Taking place over the span of a couple frantic days in China, Drug War possesses a wide scope, one made all the more impressive with To’s measured sleight of hand. Almost unspooling like an epic season of television feverishly compacted down to two hours, the many faces and identities found in this crime-laden world can largely be whittled down to two: wily drug cartel boss Timmy Choi (Louis Koo) and cool and calm anti-drug police captain Zhang Lei (Honglei Sun), a pair ostensibly caught up in a chaotic undercover operation to bring down some notable upper-level traffickers.

Drug War

Sounds awfully familiar, right? To gracefully masks the familiar narrative trappings with a nervy sense of movement and inevitability as the fates of those on opposite sides of the law feel linked and interchangeable via role reversal and undercover masking. Consciously grouped together as one entity, the relationship between Timmy and Zhang is appropriately tailored to fit the film’s wired flow: we’re essentially mainlining seasoned stock themes of honor and code, all routinely understood and lit with a harsh blue palette.
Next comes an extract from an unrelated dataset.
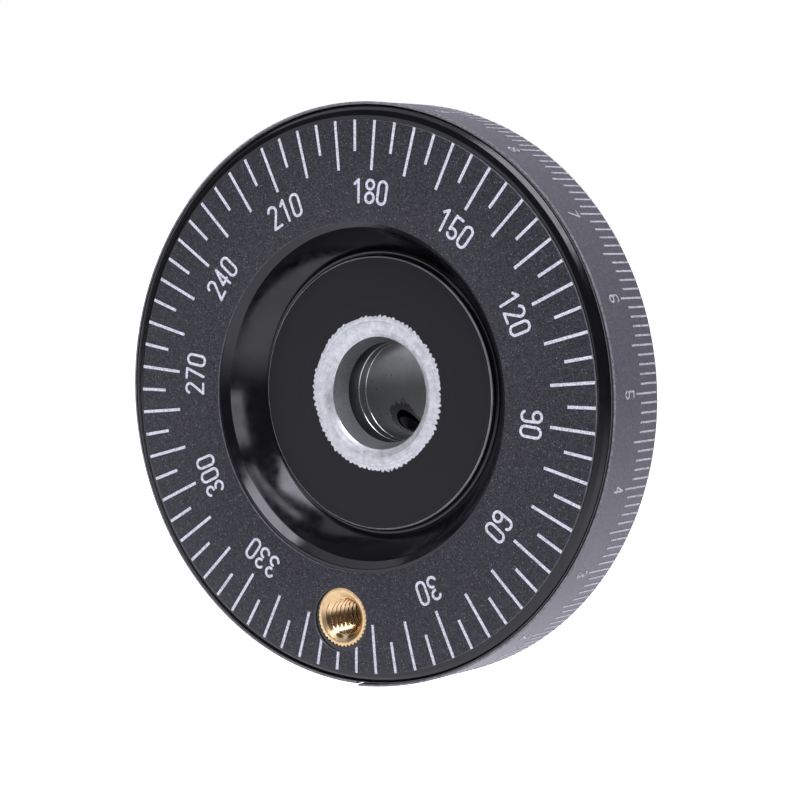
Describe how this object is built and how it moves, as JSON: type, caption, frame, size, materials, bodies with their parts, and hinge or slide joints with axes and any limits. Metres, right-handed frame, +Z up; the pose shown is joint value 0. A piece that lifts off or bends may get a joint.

To stacks taut sequence on top of one another throughout the film: effortless crosscutting carves through the hierarchy of officers and criminals, depicting a relentless connected world of showdowns and shootouts. Poker-faced, brooding, and often hilarious, Drug War emotes moody warfare with shards of brazen operatic immediacy; mists of blood flair up as the narrative stakes increase with rapid intensity. For the players involved, there’s no escape route. Information breeds further turmoil and disorder. A sting or operation is only followed by more procedure. A scene we’ve seen a thousand times before pops up roughly thirty minutes into the film and dazzles: Zhang must portray Chang, a steely mid-level cog in the drug trade to a zany higher-up named Haha; this is then reversed a few scenes later: Zhang is now acting as Haha to the real Chang. This roughly fifteen minute sequence is a true showstopper and an integral piece of Drug War’s center of unrest. As Drug War begins and ends with the same character, so does the sense of unnerving beauty and craftsmanship put forth by To and company. Here, the wheel feels reinvented in some way. Blood is blood and the law is the law. It’s all played out on a grand scale until the lights go out. Drug War is breathtaking in all the best ways – a product that isn’t fully aware of how cool it is – hard boiled cinema on fire.